Patches of the moon are destined to become spacecraft graveyards where dead lunar satellites and other defunct hardware can be crashed into the ground, far away from sites of cultural and scientific importance, researchers say.
The number of satellites circling the moon is set to soar in the next two decades as space agencies and private companies build moon bases and dabble with mining operations and constructing scientific instruments on the barren terrain.
The surge in activity will be supported by constellations of lunar satellites for positioning, navigation and communications. But when the satellites run out of fuel, operators have few options other than steering them into the ground, where they will be smashed to pieces.
“These satellites will have to be crash-landed on the moon, so it will potentially become a rubbish site,” said Dr Fionagh Thomson, a senior research fellow at the University of Durham, who convened an expert panel on the issue at the Space-Comm meeting in Glasgow in December.
Beyond scattering satellite parts across the surface, researchers fear that if scores of dead satellites rain down across the moon, they risk causing damage to buildings, scientific instruments, historic sites such as the first astronaut footprints, and pristine sites of scientific interest.
With impact speeds of 1.2 miles per second, the collisions will produce intense vibrations, which could disrupt the sensitive instruments scientists want to build on the moon. The scars carved into the surface are expected to stretch for tens of metres and produce vast clouds of abrasive dust that could obscure telescopes and damage equipment.
“It’s not an immediate concern, given the surface area of the moon, but the more lunar satellites there are, the greater the chance that some may crash into scientifically or culturally sensitive locations,” said Prof Ian Crawford of Birkbeck, University of London. “We do need a plan going forward.”

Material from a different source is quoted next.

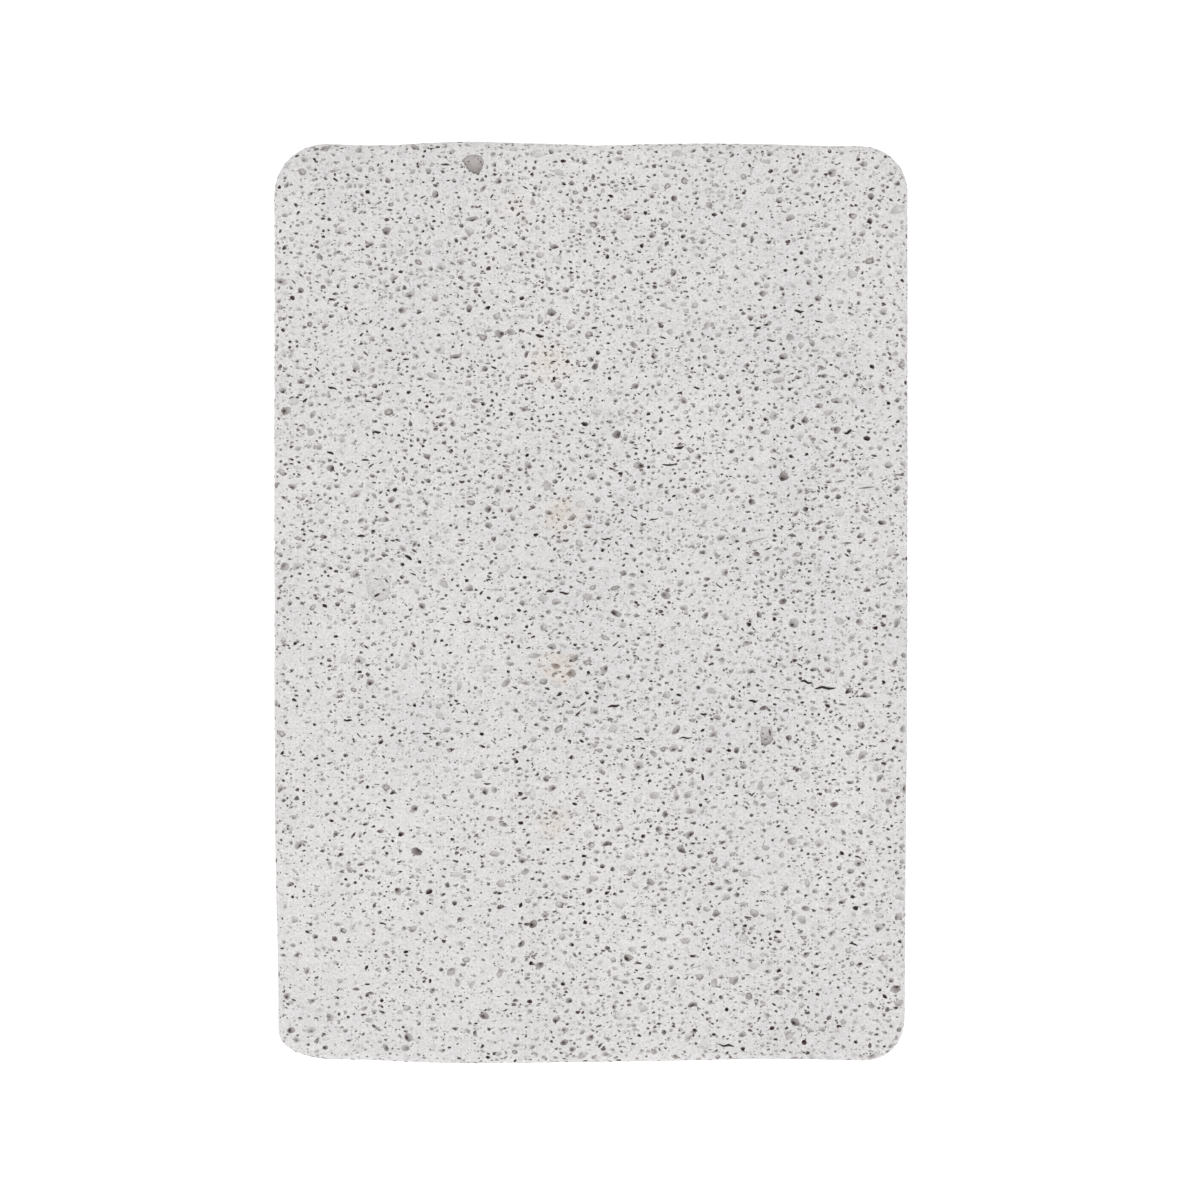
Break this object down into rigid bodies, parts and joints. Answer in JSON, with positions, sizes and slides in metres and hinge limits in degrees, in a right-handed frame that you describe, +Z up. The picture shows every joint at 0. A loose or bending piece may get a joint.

Satellite operators routinely use Earth’s atmosphere to dispose of dead satellites drifting around the planet. Each year, thousands of defunct satellites are incinerated on re-entry. But because the moon has no atmosphere, lunar satellite operators need other solutions.
And they need them soon. More than 400 moon missions are planned in the next two decades. They include the Nasa-led Lunar Gateway, a space station that will orbit the moon, and the Artemis base camp on the surface. A second moon base is planned by China and Russia.
Next year, the European Space Agency will launch the Lunar Pathfinder satellite, a testbed for its Moonlight constellation of lunar satellites that should be operational by 2030. Work is under way on how to dispose of Lunar Pathfinder at the end of its eight-year lifetime.
Lunar satellite operators have three main options. With a propulsion unit and sufficient fuel, a satellite can fly off and orbit the sun. But this is costly. Alternatively, it could move to a more remote lunar orbit, but the moon’s lumpy gravitational field makes this difficult. Finally, satellites can be crashed into the ground, but this needs careful planning.
Sarah Boyall, the head of the Office of Regulation at the UK Space Agency, said the UN’s Action Team on Lunar Activities Consultation (Atlac) and the Inter-Agency Space Debris Coordination Committee (IADC), which the UK currently chairs, are working to establish best practices for disposing of lunar satellites.
Spacecraft graveyards are a leading contender, with operators required to crash old satellites at designated spots, or into giant craters that would contain the dust kicked up on impact. Both the UK Space Agency and signatories to the US Artemis accords, a set of principles for future space exploration, are pursuing the approach.
“Establishing graveyard zones on the moon is the most practical solution,” said Ben Hooper, senior project manager for Lunar Pathfinder at SSTL, the Surrey-based satellite manufacturer. “Designating specific regions as ‘impact zones’ would limit the spread of human artefacts across the lunar surface, preserving other areas for scientific exploration and future operations.”
Charles Cranstoun, the head of the ESA’s Moonlight programme office, said when the time came, the satellites would be crashed into the surface in a controlled manner “in specified zones”, to avoid “sites of scientific interest and historical importance and ongoing missions”.
John Zarnecki, emeritus professor of space science at the Open University, said crash-landing satellites in graveyard zones could be put to good use because the impacts generate seismic waves at known spots, to shed light on the moon’s structure. “If you have an object of known mass, known geometry and known speed, and you know pretty much where it impacted, that’s a fantastic experiment in seismometry,” he said.